By Anne Geggis
An avalanche of mail-in votes has hit the Broward Supervisor of Election Office, and now the clock is ticking on hundreds of ballots that arrived with errors.
Already, with days to go before Primary Election Day on Tuesday, the number of mail-in votes cast in Broward County is more than double the entire sum of those mailed in during 2018’s primary election.
With COVID-19 discouraging people from gathering in large crowds —like those found at polling places — voting by mail is closely watched. As of Friday, 517 mail-in votes received from Broward County had not been counted yet because of mismatched signatures and other errors. But that number is a tiny percentage of the total of mail-in votes— less than half of one percent.
By Sunday, the state’s website was showing 180,761 mail-in votes cast so far in Broward County. But even one uncounted means 100 percent of someone’s ballot does not get counted.
“You want to count every vote because every vote counts,” said Mitch Ceasar, a candidate for Broward County supervisor of elections. “It sounds like a cliché, but it’s true more than ever … after all, the stuff in Broward we’ve gone through over the last 20 years.”
Tim Lonergan, an Oakland Park city commissioner, also a candidate for Broward County elections supervisor, said he’s hoping every mail-in ballot error gets rectified before Primary Election Day.
The COVID-19 pandemic has put a spotlight on the demand for mail-in voting because large crowds like what you might find at the polls are believed to be a chief means of spreading the virus.
That’s why Mercedes Alvarez-Hernandez went to a mailbox instead of the polls to cast her ballot.
“It’s been pretty scary,” Alverez-Hernandez, 59, recently of Coral Springs, said of the COVID-19 crisis. “I wasn’t sure what was going to be happening” by Primary Election Day.
But mail-in voting has become even more controversial as the United States Post Office has warned the demand for this kind of voting might crush the mail service’s capacity to deliver in time. President Donald Trump has repeatedly warned about fraud caused by mail-in voting, except in Florida, where he votes by mail.
Even before the new coronavirus, a 2018 study by the American Civil Liberties Union found that vote-by-mail ballots were ten times as likely to get thrown out as voting in person.
A slew of personnel in the Broward Supervisor of Elections Office is charged with running down each voter to see if these errors might be fixed, called “cured,” in time, according to Steve Vancore, spokesman for the Broward Election Supervisor.

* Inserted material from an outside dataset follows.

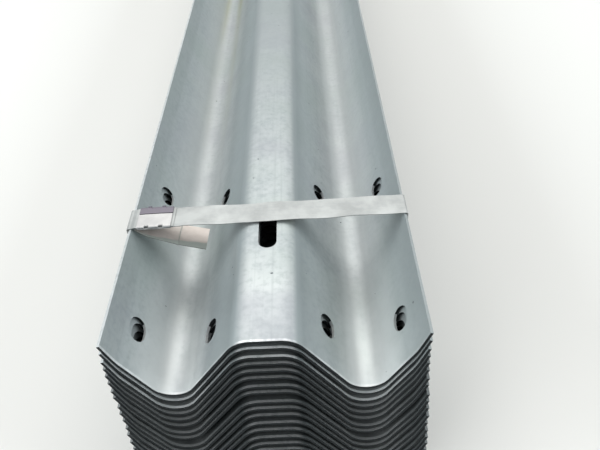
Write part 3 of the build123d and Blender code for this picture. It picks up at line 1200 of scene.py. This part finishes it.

Still, Rob Hernandez, 54, of Coral Springs, was surprised to hear from Coral Springs Talk that his name was on the list.
Josette Williams of Coral Springs had heard her son’s mail-in ballot had errors, but someone from the county called, and it’s on its way to being fixed, she said.
Voters can check to see if their mail-in ballot has been counted here.
If you find your mail-in vote has not been counted, election supervisor candidates recommend calling the elections office. You can also go to your local polling place with the problem on Primary Election Day and cast a provisional ballot, said Vancore, elections spokesman.
Chad Klitzman, another candidate for Broward elections supervisor, said he’d like to see ballot envelopes have more explicit instructions, like what he’s seen in Pinellas County.
“You are always going to have errors,” he said. But “… it’s the little things that go a long way in enhancing information in the minds of the voters.”